Lithium Storage Behavior of Expanded Microcrystalline Graphite/Fe2O3 Anode for Lithium-Ion Batteries.

Abstract

Driven by the pressing need for improved performance of lithium-ion batteries in electric vehicles and portable electronics, this research aims to develop novel high-performance anode materials. Innovatively, expanded microcrystalline graphite (EMG) is used as the matrix material. Through a simple synthesis strategy, Fe₂O₃ nanoparticles are successfully introduced to prepare expanded microcrystalline EMG/Fe₂O₃ composites. The study systematically investigates the effects of different doping ratios on the electrochemical performance of the materials. The experimental results demonstrate that the EMG/Fe₂O₃-2 composite material exhibits the most excellent lithium storage performance: the initial discharge specific capacity is 1114.10 mAh·g^-1, and after 100 cycles, the discharge specific capacity remains at 1007.05 mAh·g^-1, with a capacity retention rate as high as 90.39%. The outstanding electrochemical performance is mainly attributed to the following factors.
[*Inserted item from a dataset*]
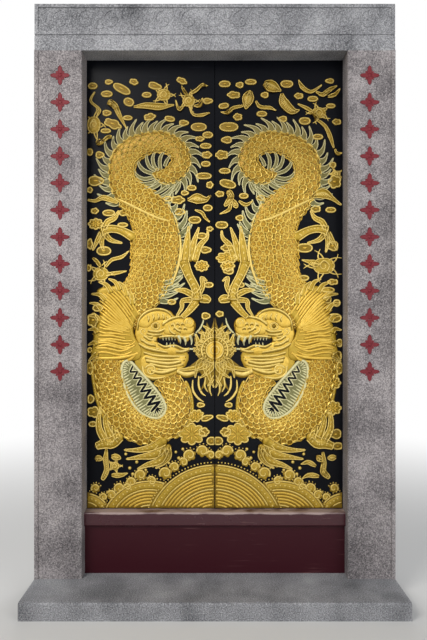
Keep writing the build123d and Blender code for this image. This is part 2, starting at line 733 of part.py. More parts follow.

On the one hand, the porous structure of EMG not only provides an effective buffering space for the volume expansion of Fe₂O₃, but its complex conductive network also significantly enhances the charge transport efficiency of the composite material. On the other hand, the high theoretical specific capacity of Fe₂O₃ nanoparticles, combined with the EMG matrix, forms a synergistic effect that enhances the specific capacity of the composite material. This thesis not only elucidates the synergistic mechanism between EMG and Fe₂O₃ but also provides new strategies and perspectives for the performance breakthrough of lithium-ion battery anode materials.